Date | May 2018 | Marks available | 2 | Reference code | 18M.2.HL.TZ0.4 |
Level | HL | Paper | 2 | Time zone | no time zone |
Command term | Outline | Question number | 4 | Adapted from | N/A |
Question
Basking Coats is a business that sells textile products such as shirts, coats and trousers. The company was formed in 1970 and has numerous shops in Europe and South-East Asia. To ensure their marketing is targeted at appropriate customers, Basking Coats has asked Singalytics, a data analytics company, to assist them in improving their marketing strategy.
Extract, Transform, Loading (ETL) processes can be used to clean up data for use in a database warehouse. When ETL is carried out, certain precautions should be taken.
Data in the Singalytics data warehouse is stored with a timestamp.
Describe how deviation detection can be used to analyse this data.
Outline why data warehouses tend to use unnormalized data sets.
Identify three precautions to be taken before extraction is carried out on the database.
Outline why data warehousing is time dependent.
Explain why Basking Coats could use association analysis to improve the marketing of its products.
Basking Coats has decided to use an object-oriented database rather than a relational database to store its data.

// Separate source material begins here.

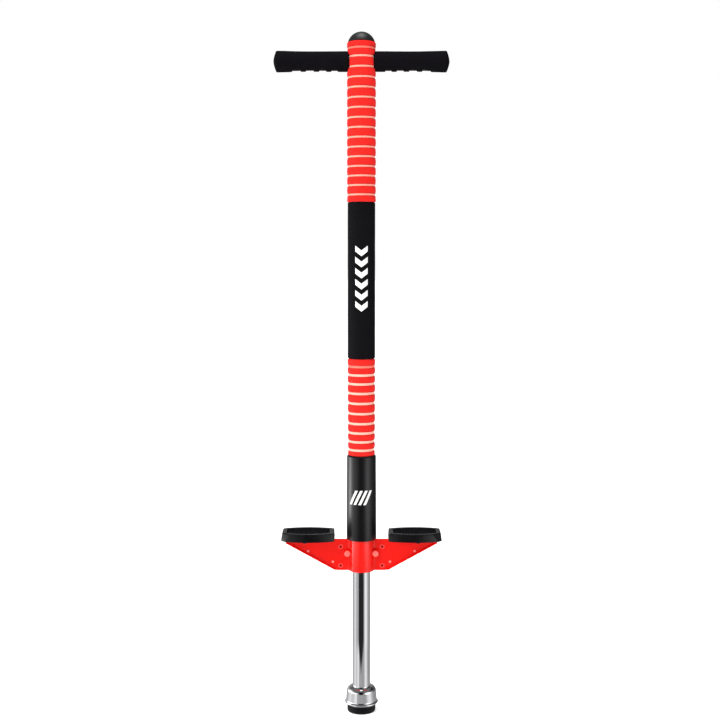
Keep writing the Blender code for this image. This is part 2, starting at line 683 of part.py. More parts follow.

Explain why Basking Coats would use an object-oriented database rather than a relational database to store its data.
Markscheme
Award up to [2 max].
Deviation detection is a statistical technique;
Appropriate marketing of product;
Which is used to detect outlying data that does not fit the assumed model;
Therefore it can be used to predict the trends and patterns of demand for certain consumer goods in the future;
Award up to [3 max].
To speed query execution, which can be especially important in data warehouses used by Singalytics;
May effectively be used in data warehouses as they contain pre-joined tables that package data for common uses;
If the data is all present in a single table, there will be no need for joins, hence the selects can be done very quickly;
A single table with all the required data allows much more efficient index usage;
If there is heavy read load and when the application is read intensive;
If the columns are indexed properly, then results can be filtered and sorted by utilizing the same index;
Award up to [3 max].
To retrieve all the required data from the source system with as little resources as possible;
Designed in a way that it does not affect the source system;
In terms or performance/ response time/ locking;
Makes it accessible for processing on the data;
Ensuring that historical data being extracted can be read by the current systems;
Ensuring the different data formats being extracted can all be converted or scrubbed to become readable by the system and able to be formatted;
Ensuring that the data is relevant to what the user wishes to extract and utilise;
Award up to [2 max].
The content in the data warehouse is only valid for a time period;
Because the data undergoes changes dynamically;
A data warehouse's focus on change over time is time variant;
Award up to [4 max].
Award [2 max] for the explanation and [2 max] for the example(s).
Associations:
Correlate the presence;
of a set of items with another range of values for another set of variables;
Breaks up data sets by variables such as gender, location, age;
It may be used to detect patterns independently from the geographic region,
females buy more dark colour trousers than males;
Examples:
when a female retail shopper buys a cotton shirt, she is likely to buy a stole.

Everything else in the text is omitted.